The way I judge these things is, if you have a product that's really gaining a lot of usage, then it's probably a good idea, and it's probably going to be significant. And that tends to be a metric that investors use as well. Because if it's growing naturally, it'll often continue to grow for a long time.

Q: What are your goals for the next couple of years?


Basically, our goal is to organize the world's information and to make it universally accessible and useful. That's our mission. When we started, we had about 30 million Web pages, which was quite large for the time -- that was two years ago. Now, we have well over a billion Web pages. So that gives you some idea of how we've grown in content. So we try to make more and more stuff available to people, we try to, when you come to Google, fulfill that need that you have as quickly as possible.

We try to make it better and better every day. We have about 40 PhDs in computer science who make Google better, and a whole bunch of other technical people. So we're really investing to improve the search engine, and that has really paid off. We're serving over 70 million searches every day. About half of that is on and half is through about 100 customers spread in 30 different countries. That's customers like Yahoo! and Netscape and so on.

Q: Have you been affected by the dot-com slowdown of the past year?


Sure. Everyone is affected by it -- I mean the changing conditions. I think in a lot of ways it has been good for us, because it makes us stand out more from our competitors and from other companies. So actually...we say that we're going to be profitable in Q3 of this year. And that's quite conservative. We were definitely trying to be profitable before it was fashionable.

And we're able to rent office space now and things like that. Before, it was actually probably three times as expensive as it is now. We can also hire people from all these companies, whereas before it was harder to get people.

Q: What would be your advice to entrepreneurs who think they have a great idea right now but are struggling getting funded?


Especially on the Web, you have this tremendous opportunity to develop the product first. Most of the great Web companies we know were developed by a few people, and everybody started using those things, right? Yahoo! is a great example, Google is a great example. My brother is one of the founders of eGroups, which is a mailing-list company which actually ran for over a year as just one computer and one part-time person. And I actually bought them their first computer. It sat under somebody's desk at another Internet company, and it just got more and more traffic, more and more people using it. And then eventually they were, like, "Oh man, we should quit our day jobs and work on this!"

Q: Did your brother go into this business following your example?


Actually, I encouraged him to start eGroups, and he encouraged me to start Google.
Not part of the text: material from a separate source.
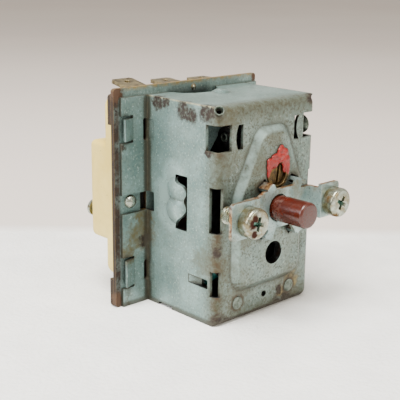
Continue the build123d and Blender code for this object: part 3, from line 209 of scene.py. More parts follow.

So we both owe each other a lot. But anyway, there was a company, there was a product that a lot of people were using. And on the Web, that's really easy to do. I mean, this computer that I bought for them processed over 1 billion e-mail messages. They had a party for the computer recently.

But you don't need a huge company, just a computer and a part-time person. So you don't need to have a 100-person company to develop that idea. You can do it in your spare time, you can really work on ideas and see if they take off -- rather than trying to raise tons of money, millions of dollars for an idea that may or may not work. And once you have the product and people are using it, it's very easy to raise investment.